● **Instruction**: From the records below, transcribe only the lines running from the one with "Write the build123d" through the one with "blade_round = 0.5". Keep both of those end lines.

● **The records**:

◇ ◇ ◇ ◇ ◇

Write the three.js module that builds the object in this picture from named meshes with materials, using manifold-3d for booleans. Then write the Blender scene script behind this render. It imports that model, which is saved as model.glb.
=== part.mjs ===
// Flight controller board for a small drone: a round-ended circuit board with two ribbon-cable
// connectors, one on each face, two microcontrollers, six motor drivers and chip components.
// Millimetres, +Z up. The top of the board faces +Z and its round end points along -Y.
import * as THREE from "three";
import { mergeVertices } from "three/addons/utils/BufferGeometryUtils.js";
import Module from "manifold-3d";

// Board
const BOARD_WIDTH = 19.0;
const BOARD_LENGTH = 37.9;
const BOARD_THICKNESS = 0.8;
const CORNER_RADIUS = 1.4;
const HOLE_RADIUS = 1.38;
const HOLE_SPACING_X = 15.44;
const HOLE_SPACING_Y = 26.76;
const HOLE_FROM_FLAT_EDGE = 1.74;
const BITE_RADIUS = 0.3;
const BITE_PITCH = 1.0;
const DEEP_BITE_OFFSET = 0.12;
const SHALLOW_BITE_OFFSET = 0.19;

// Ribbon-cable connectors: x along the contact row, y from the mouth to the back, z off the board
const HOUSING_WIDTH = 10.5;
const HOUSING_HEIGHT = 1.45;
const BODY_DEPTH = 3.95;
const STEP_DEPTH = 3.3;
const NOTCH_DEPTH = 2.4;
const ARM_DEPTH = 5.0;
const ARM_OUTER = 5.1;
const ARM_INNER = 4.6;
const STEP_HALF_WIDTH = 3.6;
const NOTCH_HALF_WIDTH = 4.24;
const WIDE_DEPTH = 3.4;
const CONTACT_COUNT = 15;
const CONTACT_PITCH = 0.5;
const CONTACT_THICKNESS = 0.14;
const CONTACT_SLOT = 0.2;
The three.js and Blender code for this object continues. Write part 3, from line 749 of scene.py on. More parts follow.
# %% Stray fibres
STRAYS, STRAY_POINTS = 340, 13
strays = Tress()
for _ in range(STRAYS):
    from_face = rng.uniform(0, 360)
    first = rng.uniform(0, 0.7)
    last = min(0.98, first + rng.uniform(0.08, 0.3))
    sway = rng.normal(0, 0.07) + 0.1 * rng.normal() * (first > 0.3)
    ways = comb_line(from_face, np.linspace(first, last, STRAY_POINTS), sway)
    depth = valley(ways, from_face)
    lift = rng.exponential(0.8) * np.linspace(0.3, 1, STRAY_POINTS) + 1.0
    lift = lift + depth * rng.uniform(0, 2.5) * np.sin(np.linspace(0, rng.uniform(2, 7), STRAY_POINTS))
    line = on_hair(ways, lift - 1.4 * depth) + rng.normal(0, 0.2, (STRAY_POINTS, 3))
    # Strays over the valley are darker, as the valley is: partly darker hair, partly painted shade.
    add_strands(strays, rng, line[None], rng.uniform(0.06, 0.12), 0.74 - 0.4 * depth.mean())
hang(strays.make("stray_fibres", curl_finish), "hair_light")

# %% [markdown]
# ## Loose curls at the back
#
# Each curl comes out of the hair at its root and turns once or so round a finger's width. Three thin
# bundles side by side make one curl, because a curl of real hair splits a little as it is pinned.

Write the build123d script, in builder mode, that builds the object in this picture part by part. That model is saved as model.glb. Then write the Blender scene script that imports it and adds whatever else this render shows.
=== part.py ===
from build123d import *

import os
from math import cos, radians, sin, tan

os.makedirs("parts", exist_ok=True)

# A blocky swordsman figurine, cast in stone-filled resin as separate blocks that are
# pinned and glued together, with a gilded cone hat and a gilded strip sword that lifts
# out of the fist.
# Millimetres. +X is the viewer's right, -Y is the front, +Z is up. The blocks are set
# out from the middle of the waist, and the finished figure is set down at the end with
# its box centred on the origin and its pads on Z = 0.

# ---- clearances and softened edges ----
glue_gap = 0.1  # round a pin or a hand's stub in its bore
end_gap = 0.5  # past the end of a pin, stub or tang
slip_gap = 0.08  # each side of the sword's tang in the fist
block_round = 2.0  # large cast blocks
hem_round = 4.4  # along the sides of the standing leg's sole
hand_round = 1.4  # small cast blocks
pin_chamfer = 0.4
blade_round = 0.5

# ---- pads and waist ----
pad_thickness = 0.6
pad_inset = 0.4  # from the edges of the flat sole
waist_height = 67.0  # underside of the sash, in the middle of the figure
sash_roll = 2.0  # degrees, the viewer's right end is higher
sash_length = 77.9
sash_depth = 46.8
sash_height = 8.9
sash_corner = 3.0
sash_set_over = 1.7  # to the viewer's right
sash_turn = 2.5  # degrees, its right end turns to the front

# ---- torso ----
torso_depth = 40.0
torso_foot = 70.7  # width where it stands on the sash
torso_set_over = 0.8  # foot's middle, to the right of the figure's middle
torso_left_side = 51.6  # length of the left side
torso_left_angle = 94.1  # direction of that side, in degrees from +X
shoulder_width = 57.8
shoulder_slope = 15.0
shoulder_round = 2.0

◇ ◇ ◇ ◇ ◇

● **Completed exercise**:
Write the build123d script, in builder mode, that builds the object in this picture part by part. That model is saved as model.glb. Then write the Blender scene script that imports it and adds whatever else this render shows.
=== part.py ===
from build123d import *

import os
from math import cos, radians, sin, tan

os.makedirs("parts", exist_ok=True)

# A blocky swordsman figurine, cast in stone-filled resin as separate blocks that are
# pinned and glued together, with a gilded cone hat and a gilded strip sword that lifts
# out of the fist.
# Millimetres. +X is the viewer's right, -Y is the front, +Z is up. The blocks are set
# out from the middle of the waist, and the finished figure is set down at the end with
# its box centred on the origin and its pads on Z = 0.

# ---- clearances and softened edges ----
glue_gap = 0.1  # round a pin or a hand's stub in its bore
end_gap = 0.5  # past the end of a pin, stub or tang
slip_gap = 0.08  # each side of the sword's tang in the fist
block_round = 2.0  # large cast blocks
hem_round = 4.4  # along the sides of the standing leg's sole
hand_round = 1.4  # small cast blocks
pin_chamfer = 0.4
blade_round = 0.5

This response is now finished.